> **What you are asked to do**: Stop after the line containing "sewing machine pedal.": print each line exactly from the first line of the listing up to that point.

━━━ Available data

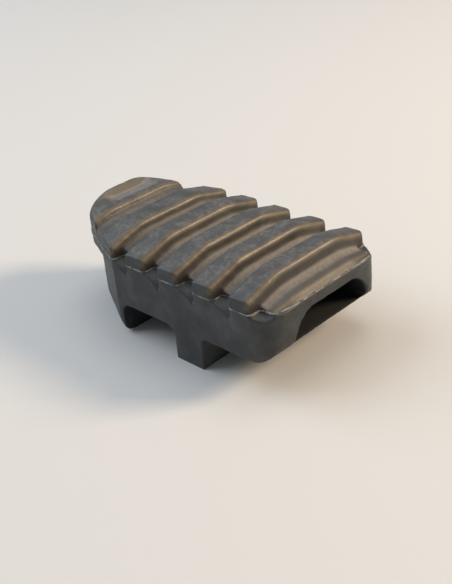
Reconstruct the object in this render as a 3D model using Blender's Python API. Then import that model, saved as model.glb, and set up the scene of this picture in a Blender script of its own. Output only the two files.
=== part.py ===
"""Slip-on rubber pad for a sewing machine pedal.

The real pad is one rubber moulding. It is modelled as the two halves that its flat mould line
divides: the ribbed tread above the line and the hollow sleeve below it.
X runs along the pad towards its open end, Y across it, and Z up from the surface it rests on.
"""
import math

import bpy
import bmesh
from mathutils import Matrix, Vector

MM = 0.001

# Overall size
LENGTH = 80.0 * MM
WIDTH = 44.0 * MM
LINE_HEIGHT = 21.6 * MM          # the flat mould line all round the pad
CROWN_HEIGHT = 28.4 * MM         # the tread's flat middle
SHOULDER_WIDTH = 11.1 * MM       # each side of the flat middle
SHOULDER_DROP = 3.0 * MM

# Tread
RIB_PITCH = 12.0 * MM
RIB_COUNT = 6
FIRST_RIB_GAP = 13.2 * MM        # the rounded end's rib stands a little further off
LAST_RIDGE_X = 33.8 * MM
RIB_TOP = 5.5 * MM               # length of a rib's top, along X
RIB_TOP_FALL = 0.3 * MM          # each rib's top slopes down a little away from its ridge
RIDGE_ROUNDING = 0.7 * MM
GROOVE_DEPTH = 4.0 * MM
FILLET_RUN = 2.6 * MM            # from a ridge to the end of the hollow curve at its foot
FILLET_FORM = ((0.17, 0.50), (0.35, 0.78), (0.62, 0.94), (1.00, 1.00))    # shares of run and depth
BACK_WALL_RUN = 0.3 * MM         # the lean of each rib's back wall
NOTCH_DEPTH = 4.0 * MM           # how far rib ends stand out from the groove ends
NOTCH_START = 0.65 * MM          # past each ridge
LAST_DEPTH = 4.4 * MM            # of the last groove, which runs down to the lip
LIP_X = 38.4 * MM
LIP_HEIGHT = 23.2 * MM           # edge where the tread turns down to the open end
TREAD_EDGE = 0.25 * MM           # the least thickness left above the mould line
END_RIM = 3.0 * MM               # width of the rounded end's raised rim
END_RIM_ROUNDING = 6.0 * MM
END_DISH = 1.2 * MM              # hollow between the rim and the first ridge
DISH_FORM = ((0.40, 1.00), (0.70, 0.85))    # shares of its length and of its depth

# Plan outline of the rounded end
TAPER_START_X = -14.2 * MM
TREAD_END_HALF = 10.6 * MM       # half width where the taper would meet the end line
SLEEVE_END_X = -38.2 * MM
SLEEVE_END_HALF = 8.6 * MM
END_RADIUS = 10.8 * MM
OPEN_CORNER_RADIUS = 6.1 * MM

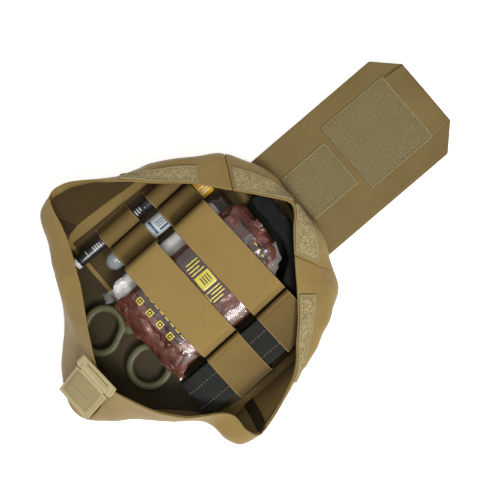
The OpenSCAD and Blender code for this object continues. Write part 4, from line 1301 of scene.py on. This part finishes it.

━━━━━━

> **Solution below**:
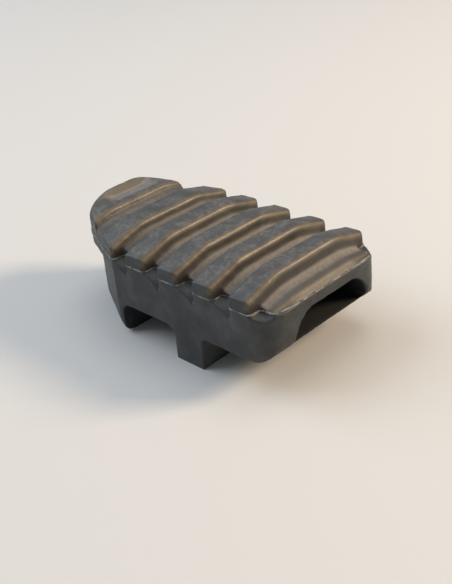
Reconstruct the object in this render as a 3D model using Blender's Python API. Then import that model, saved as model.glb, and set up the scene of this picture in a Blender script of its own. Output only the two files.
=== part.py ===
"""Slip-on rubber pad for a sewing machine pedal.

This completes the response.